Sul futuro lo scienziato di origine calabrese ha idee molto precise: «Il discrimine principale fra le città che si potranno adattare al riscaldamento globale e quelle che ne subiranno le conseguenze sarà rappresentato dalla quantità di alberi e di vegetazione presente al loro interno. Bisogna coprire di piante le nostre città e abbiamo poco tempo per farlo».
Anche sulle grandi questioni legate al traffico non mancano preziosi suggerimenti: «Chiudere definitivamente al traffico una buona percentuale delle nostre strade trasformandole in boschi cittadini non è affatto impossibile. Come non era impossibile chiudere al traffico i nostri centri storici o rimuovere i parcheggi dalle nostre piazze.
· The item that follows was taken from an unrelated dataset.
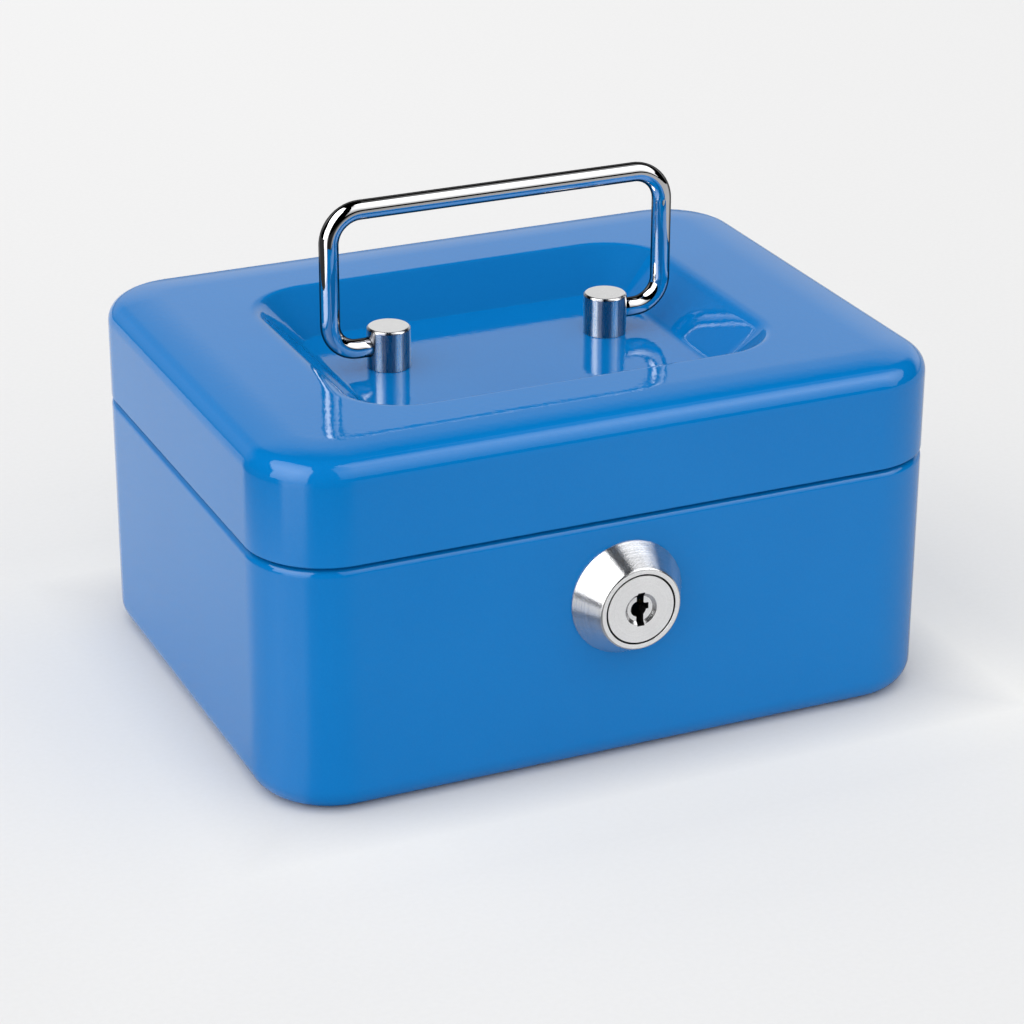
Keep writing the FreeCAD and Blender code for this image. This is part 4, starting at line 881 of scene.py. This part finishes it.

All’inizio i problemi sembrano insormontabili, ma in poco tempo i vantaggi diventano così evidenti da rendere irrilevanti le piccole, eventuali, scomodità che comportano».
Basterebbe guardare esempi come Curitiba o Porto Alegre in Brasile. In quest’ultima città si trova Rua Gonçalo de Carvalho, la strada mais bonita do mundo .Il motivo del fascino è solo uno. Gli alberi che vi crescono lungo i lati e che creano una sorta di fitto bosco, il quale si insinua fin nel centro della città. Perché, conclude Mancuso, «rendere le città resistenti al riscaldamento globale e coprirle di alberi è una delle poche cose sagge che si possano fare».